FINRA Rule 5121 establishes requirements for...
According to FINRA, Barclays Capital Inc. was censured and fined $150,000 for serving as an underwriter for an Initial Public Offering (IPO) in which it had a conflict of interest without ensuring proper qualified independent underwriter participation.
FINRA Rule 5121 establishes requirements for public offerings where a member firm has a conflict of interest. When such conflicts exist, the rule generally requires that a qualified independent underwriter participate in the preparation of the registration statement and prospectus and exercise the usual standards of due diligence.
In this case, Barclays served as an underwriter for an IPO where it had a conflict of interest. The lead underwriter for the offering also had a conflict. Critically, the securities offered were not investment grade rated and did not have a bona fide public market at the time of the offering. Under these circumstances, FINRA Rule 5121(a)(1) requires qualified independent underwriter participation, but this requirement was not satisfied.

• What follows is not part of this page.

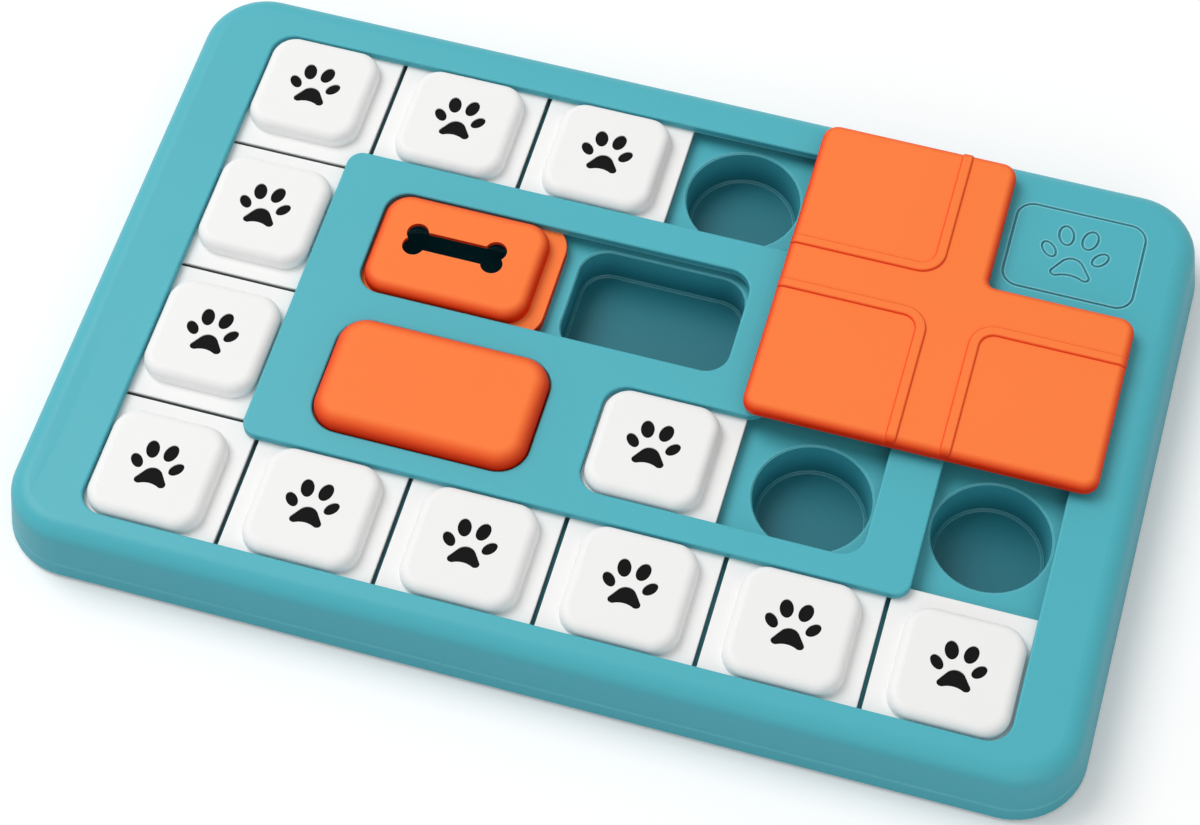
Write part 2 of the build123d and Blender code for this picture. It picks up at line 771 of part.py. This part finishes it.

The qualified independent underwriter requirement exists to protect investors by ensuring that someone without a financial stake in the offering's success conducts proper due diligence. When underwriters have conflicts of interest, they may be incentivized to overlook problems or present offerings in an overly favorable light.
This case reminds investors that conflicts of interest are pervasive in the securities industry. When considering IPO investments, investors should understand who the underwriters are and whether any conflicts exist. The prospectus should disclose such information.
IPO investments carry inherent risks, including limited operating history, volatile pricing, and potential conflicts among market participants. Investors should conduct thorough due diligence and consider whether an IPO investment is appropriate for their risk tolerance and investment objectives.